The Glyndebourne Festival receives no grant from the Arts Council. It is wholly dependent on its corporate sponsors and putting bums on seats. Despite the high cost of the tickets, Sold out is the order of the day for all but the most obscure work. For me, this staging and performance of Don Giovanni is among the least enjoyable of the many I have seen live or on DVD over many years and I have seen some rather bizarre stagings in my time. However, I must also note that the top dollar paying audience were more appreciative at the end than I was.

Idomeneo Re di Creta - Opera seria in three acts K366 (1781)
Ilia - Yvonne Kenny (soprano); Idamante - Jerry Hadley (tenor); Electra - Carol Vaness (soprano); Arbace - Thomas Helmsley (baritone); Idomeneo - Philip Langridge (tenor); High Priest - Anthony Roden (baritone); Voice of Neptune - Roderick Kennedy (bass)
Glyndebourne Chorus; London Philharmonic Orchestra/Bernard Haitink
Director: Trevor Nunn; Designer: John Napier
Dolby Digital 2.0 Stereo. Subtitles in English, German, Spanish and Japanese
rec. August 1983. [181:00] 

I watched this collection of Glyndebourne Festival productions of Mozart operas in the sequence of their presentation in the box rather than that of their composition. The Figaro was first up being deliberately chosen to open the new theatre, sixty years to the day, as it had the original in 1934. The Don Giovanni of the following year as I have noted was distinctly different in production style and musical realisation with a period band. Coming to this Idomeneo was something of a cultural shock in a number of ways. It is a film of the Glyndebourne production that marked the operatic debut of the renowned theatre director, Trevor Nunn. Being a film there is no audience applause. The film director uses many facets of the genre and there are frequent mid and close shots. All of this makes demands upon the singers to convey the meaning of the story with bodily and facial involvement as well as vocal expression. In this there are variable results, some being more successful than others as I outline below.

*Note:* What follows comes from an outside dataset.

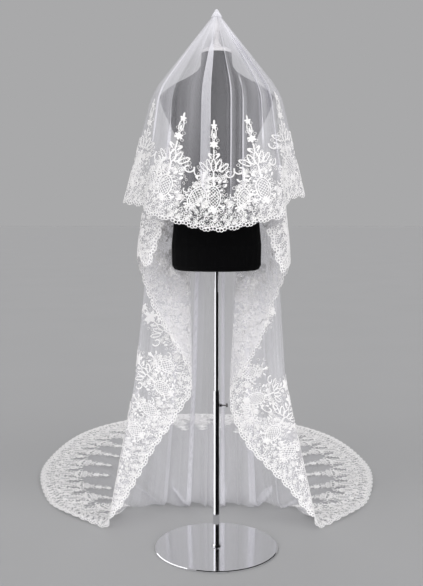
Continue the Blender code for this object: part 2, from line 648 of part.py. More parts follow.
def add_clamp(chrome, steel):
    """The boss on the lower tube and the thumb screw that turns in it."""
    angles = np.arange(12) * 2 * math.pi / 12
    foot = LOWER_TUBE_RADIUS + GAP
    end = foot + BOSS_LENGTH
    loft("clamp_boss", [across(angles, foot, BOSS_RADIUS, BOSS_RADIUS),
                        across(angles, end - 0.001, BOSS_RADIUS, BOSS_RADIUS),
                        across(angles, end, BOSS_RADIUS - 0.001, BOSS_RADIUS - 0.001)], chrome)
    start = end + GAP
    sections = [WingSection(start, 0.0034, 0.0034), WingSection(start + 0.0016, 0.0038, 0.0038),
                WingSection(start + 0.0020, 0.0019, 0.0019), WingSection(0.0292, 0.0019, 0.0019),
                WingSection(0.0302, 0.0024, 0.0058), WingSection(0.0328, 0.0024, 0.0064),
                WingSection(SCREW_REACH, 0.0014, 0.0054)]
    loft("clamp_screw", [across(angles, s.reach, s.half_y, s.half_z) for s in sections], steel)


def main():
    clear_scene()
    tulle = material("White nylon tulle", (0.86, 0.86, 0.90), 0.7, 0.0)
    lace = material("White corded lace", (0.95, 0.95, 0.95), 0.8, 0.0)
    jersey = material("Black cotton jersey", (0.012, 0.012, 0.012), 0.85, 0.0)
    chrome = material("Chromed steel", (0.80, 0.80, 0.82), 0.10, 1.0)
    steel = material("Plated steel screw", (0.62, 0.62, 0.64), 0.22, 1.0)
    cap_finish = material("White lacquered wood cap", (0.85, 0.85, 0.86), 0.35, 0.0)
    pale_finish = material("White lacquered wood finial", (0.86, 0.86, 0.88), 0.35, 0.0)
    add_stand(chrome)
    add_clamp(chrome, steel)
    add_torso(jersey)
    add_neck_cap(cap_finish, pale_finish)
    add_gathered_head(tulle)
    add_front_tier(tulle, lace)
    add_tail(tulle, lace)


main()
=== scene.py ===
"""Dresses the solid model of a bridal veil on its dress form: tulle, corded lace, metal and light.

Metres, +Z up, front of the dress form towards -Y. The cloth follows the same tables of columns as
the solids under it, with finer folds. The lace is needlework drawn flat, along and up from the hem,
and then laid on the cloth.
"""

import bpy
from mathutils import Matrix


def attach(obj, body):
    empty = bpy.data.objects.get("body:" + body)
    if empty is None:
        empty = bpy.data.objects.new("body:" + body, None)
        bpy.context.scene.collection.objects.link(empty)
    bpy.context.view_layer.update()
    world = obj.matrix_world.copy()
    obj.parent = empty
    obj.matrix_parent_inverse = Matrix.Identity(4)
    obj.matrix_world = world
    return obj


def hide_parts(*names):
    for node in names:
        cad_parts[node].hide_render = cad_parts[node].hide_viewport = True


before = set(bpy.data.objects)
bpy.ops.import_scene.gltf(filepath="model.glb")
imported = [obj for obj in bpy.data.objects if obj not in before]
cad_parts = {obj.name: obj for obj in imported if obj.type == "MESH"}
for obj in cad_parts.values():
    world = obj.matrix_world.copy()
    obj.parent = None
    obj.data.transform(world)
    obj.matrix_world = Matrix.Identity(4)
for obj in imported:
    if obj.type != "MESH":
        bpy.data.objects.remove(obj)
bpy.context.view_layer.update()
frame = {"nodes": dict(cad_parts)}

import logging
import math
from dataclasses import dataclass, field
from enum import Enum
from typing import NamedTuple, Sequence

import bpy
import numpy as np
from bpy.types import Material, Node, NodeSocket, NodeTree, Object
from mathutils import Vector

LOG = logging.getLogger("veil")
BODY = "stand"
MM_PER_M = 1000
# The wave texture passes through this angle for each unit of its scale.
WAVE_RADIANS = 20

RING_HEIGHT = 1.600
SHOULDER_HEIGHT = 1.385
HIP_HEIGHT = 0.93
KNEE_HEIGHT = 0.50
# Height of the cloth where it lies on the floor, and the least height of any thread.
FLOOR_CLEARANCE = 0.0013
FLOOR_GAP = 0.0008
# A column is rounded at its bends by a mean over this length.
BEND_SPAN = 0.08
LINE_POINTS = 260
ROUNDING_SAMPLES = 13
# Points at the end of a line that give the way on past it.
END_POINTS = 5
# Cloth lower than LYING_HEIGHT lies on the floor. From CALM_START out from the pole its waves grow
# lower over CALM_REACH, by a share of CALM_SHARE.
LYING_HEIGHT = 0.012
CALM_START, CALM_REACH, CALM_SHARE = 0.35, 0.9, 0.75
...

The second, but not unexpected shock was musical style. Mozart composed Idomeneo between the singspiel works, Zaide and Die Entführung aus dem Serail. It is firmly an opera seria and based on Greek legend. This was a genre that the composer did not return to until his last staged work, La Clemenza di Tito ten years later when he reverted to opera seria for a prestigious commission. This reversion is explained by the background politics of the Vienna Court at the time (see review). La Clemenza di Tito was his last staged opera and composed contemporaneously with the mature singspiel Die Zauberflöte. Whereas in Clemenza the older and musically more accomplished Mozart was able to bend the traditional form of the genre to better encompass the dramatic thrust of the opera, in Idomeneo this ability is less evident. In consequence it consists of static vocal showpieces preceded by recitative. This, like the filming, has serious consequences for the singers.

My final shock, really too strong a word, was in respect of the production, sets and costumes. In 1983 Glyndebourne was a traditional house. That is not to imply that the production styles were set in old ways, certainly not with Peter Hall as Director of Productions. But there were no way out avant-garde productions of the sort that became the norm less than ten years later. It was the operatic debut of Trevor Nunn. The sets and costumes are firmly in Minoan Crete. The sets are relatively simple, realistic when needed, and wholly appropriate with lighting giving dramatic effect as when the shadows encompass the chorus and singers in the storm scene (CH.16) and the voice of Neptune (CH.24).

The name part has drawn many famous tenors to the recording studio including those not noted for their Mozart in the theatre, including Pavarotti and Domingo. Philip Langridge’s tenor is not of the same mellifluous character or vocal grace as those famous names. Although stretched vocally at times (CH.16) he gives a thoroughly convincing sung and acted portrayal of the name part. His face, in the many close-ups, always reflects the appropriate emotions, inner and external. In this respect he is matched by the Electra of Carol Vaness, whose biting diction and smooth tones are allied to considerable histrionic gifts. As Ilia, daughter of the Greek King Agamemnon, enemy of Idomeneo, Yvonne Kenny looks a little old for the lover of Idamante. She often fails to reflect the drama of the words and situations in her body language, albeit her singing leaves little to be desired with good diction and command of the florid passages (CH.2, 17). As Idamante, the spurned son of Idomeneo, Jerry Hadley is altogether more problematic in features, voice and acting. His tenor has a hard edge and his over-youthful face seem incapable of reflecting the agonies (CH.7) and ultimate exultation (CHs. 23-24) of the role.

The matter of the casting of Idamante as a tenor is problematic. The role was written for a mezzo-soprano en travesti and that better serves the musical balance. Glyndebourne staged the first British performances of the work in an earlier production in 1951, again casting a tenor. Although Mozart made many amendments to the music in 1786 to accommodate particular singers in private performances I am not aware of any being tenors. I am surprised that Bernard Haitink, who conducts the London Philharmonic in a well-paced and idiomatic account of the music, carried this tradition on. 

Despite my doubts about the casting of Idamante, this traditional staging, with many felicitous details by Trevor Nunn and his team, makes for an enjoyable evening’s entertainment in a genre that even today gets little stage time elsewhere.

Bonus - The House That George Built
The rebuilding of Glyndebourne
Directed by Christopher Swann
Recorded 1993-94 [50:00]

As I note above, this bonus disc outlines the planning (CH1), construction (CHs.2 and 3) and acoustic testing (CH.4) of the new Glyndebourne Opera House.